New light from the shadows

The Moonshine Conjecture was finally proved in 1992 when Richard Borcherds used string theory to tie these two areas of mathematics together. Now new work has just been posted (as reported in the lovely Quanta article Mathematicians chase moonshine's shadow) on an extension to the Moonshine Conjecture, called the Umbral Moonshine Conjecture. This conjecture is based on mathematical objects called mock modular forms, similar to, but not as symmetric as, modular forms. The first time mock modular forms appeared was in letters by Indian mathematician Srinivasa Ramanujan to his British colleague G. H. Hardy, written shortly before Ramanujan's early death. (You can read more about Ramanujan, Hardy and their work together in A disappearing number.)

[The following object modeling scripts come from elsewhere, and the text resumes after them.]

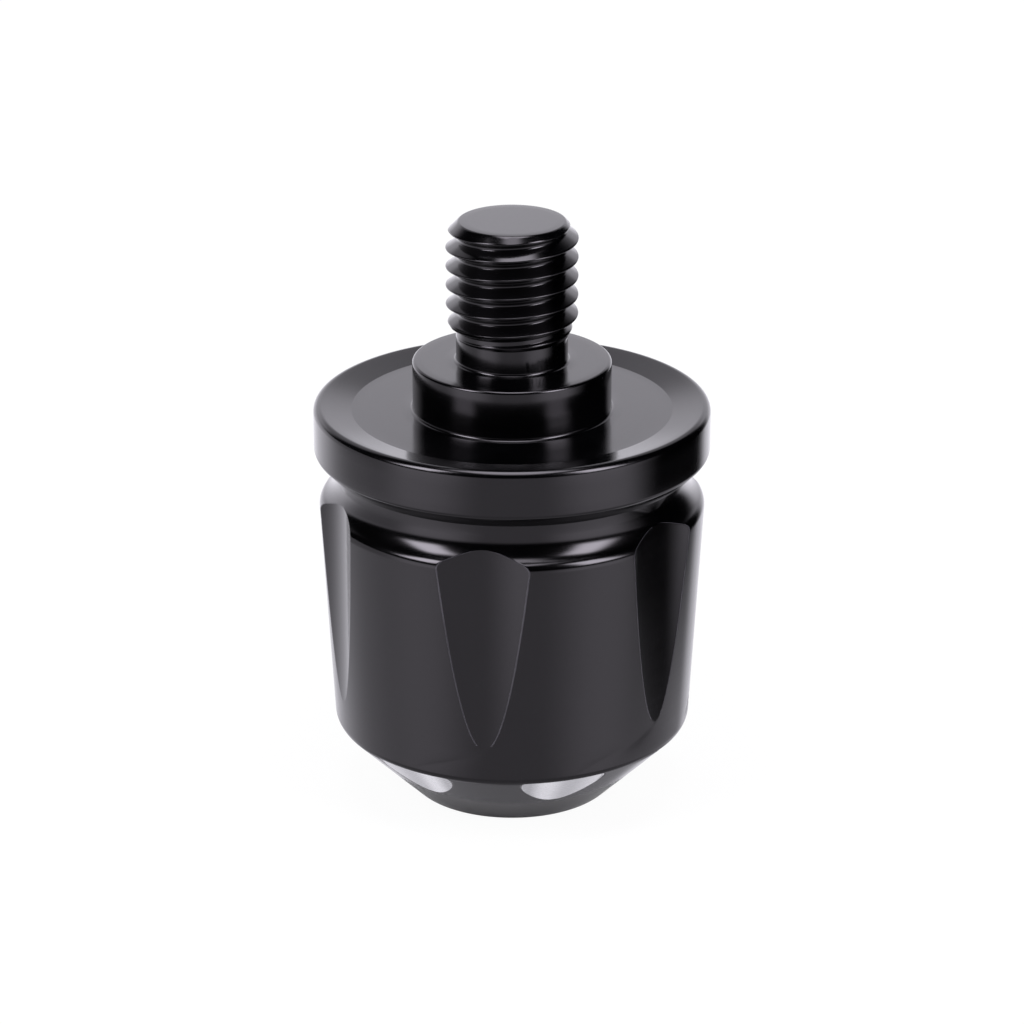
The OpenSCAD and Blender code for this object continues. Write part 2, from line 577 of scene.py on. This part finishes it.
    def levels(self) -> list[Pair]:
        """The outline with the extra rings that the flutes and flats need."""
        extra, wall_end = self.extra, self.shoulder[1]
        points = self.outline()
        first = next(i for i, p in enumerate(points) if p[1] > HAIR)
        last = next(i for i, p in enumerate(points) if p[1] > self.cove[1] - CLOSE)
        lower, middle, upper = points[:first], points[first : last + 1], points[last + 1 :]
        known, radii = [p[1] for p in middle], [p[0] for p in middle]
        tip = self.flat_start + extra.flat_tip
        closer = np.linspace(0, 1, extra.flat_tip_count) ** 2
        more = list(extra.cone)
        more += list(tip + (self.flat_top - self.edge - tip) * closer)
        start, end = tip + extra.flat_face[0], self.flat_top - extra.flat_face[1]
        more += list(np.linspace(start, end, extra.flat_face_count))
        more += [self.flat_top - extra.ledge, self.flat_top]
        more += list(extra.land)
        closer = np.linspace(0, 1, extra.flute_tip_count) ** 2
        more += list(self.flute_end + extra.flute_tip * closer)
        start, end = self.flute_end + extra.flute_face[0], wall_end - extra.flute_face[1]
        more += list(np.linspace(start, end, extra.flute_face_count))
        heights = sorted(set(round(z, 4) for z in known + more))
        kept = [heights[0]]
        exact = {round(self.flat_top, 4), round(self.flat_top - extra.ledge, 4)}
        for z in heights[1:]:
            if z - kept[-1] > extra.least_gap or z in exact:
                kept.append(z)
        return lower + [(float(np.interp(z, known, radii)), z) for z in kept] + upper

    def flute_floor(self, z: float) -> float:
        """Distance from the axis to the bottom of a flute at a height."""
        return self.floor_top + (self.shoulder[1] - z) * self.lean

    def flute_half(self, r: float, z: float) -> float:
        """Half the angle that a flute takes at a radius and height, in radians."""
        centre = self.flute_floor(z) + self.flute_r
        cosine = (r**2 + centre**2 - self.flute_r**2) / (2 * r * centre)
        return math.acos(cosine) if cosine < 1 else 0.0

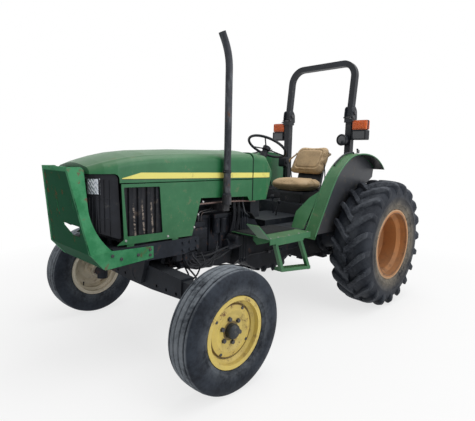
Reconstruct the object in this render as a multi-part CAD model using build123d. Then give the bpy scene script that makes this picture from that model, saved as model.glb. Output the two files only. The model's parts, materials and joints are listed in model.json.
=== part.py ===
from build123d import *
import os
from math import atan2, cos, hypot, radians, sin

# Open-station farm tractor, two-wheel drive, with a folding roll bar and a front brush guard.
# Millimetres. X runs forward, Y to the driver's left, Z up. Stations along X are measured from
# the rear axle while the pieces are built; finish() then moves everything so that the origin is
# on the ground under the middle of the tractor's length.
# Stations of the front end are written from the front axle, heights of the rear end from the
# rear axle, and widths under the hood from the hood's half width, so they follow those sizes.

# ---- wheels ------------------------------------------------------------------------------------
WHEELBASE = 2166.0
REAR_TRACK = 1490.0
FRONT_TRACK = 1775.0
REAR_TYRE_R = 608.0
REAR_TYRE_W = 378.0
REAR_FLANGE_R = 336.0
REAR_RIM_W = 330.0
REAR_BEAD_R = 308.0
REAR_WELL_R = 276.0
REAR_DISC_SET = 135.0       # disc face, inboard of the tyre's middle
REAR_HUB_SET = 204.6        # inner end of the hub, inboard of the tyre's middle
REAR_HUB_RUN = 0.4          # between the hub and the axle trumpet
FRONT_TYRE_R = 383.0
FRONT_TYRE_W = 196.0
FRONT_FLANGE_R = 222.0
FRONT_RIM_W = 158.0
FRONT_BEAD_R = 203.0
FRONT_WELL_R = 181.0
RIM_LIP = 11.0
RIM_WALL = 8.0
TYRE_WALL = 22.0
SEAT_GAP = 0.3              # between two pieces that rest on each other along a curve
RUN_FIT = 0.05              # radial play of a pin in its bore
AXLE_Z = REAR_TYRE_R

# ---- front axle and steering -------------------------------------------------------------------
KINGPIN_Y = 700.0
KINGPIN_R = 19.0
KING_BOSS_R = 40.0
CARRIER_R = 44.0
BOSS_Z0 = 452.0
BOSS_Z1 = 612.0
BEAM_Z0 = 462.0
BEAM_Z1 = 606.0
BEAM_HALF = 500.0
BEAM_DEPTH = 104.0
BEAM_HOLES = (215.0, 330.0, 445.0)
BEAM_HOLE_Z = 496.0
BEAM_HOLE_R = 12.0
EXTENSION_DEPTH = 80.0
EXTENSION_Z0 = 478.0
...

Every mock modular form has an associated modular form called its shadow function. The Umbral Moonshine Conjecture (umbral is Latin for shadow) connects the coefficients of 23 of these mock modular forms with the dimensions of representations of particular symmetry groups. The connection seems to hinge on important objects in string theory, called K3 surfaces. Revealing the hidden symmetries of these objects could ultimately help physicists create a mathematical model of quantum gravity, finally uniting the theories of general relativity and quantum mechanics. It would be a fitting symmetry if the bridge between these two frontiers of physics was to come from a bridge between two fundamental areas of mathematics.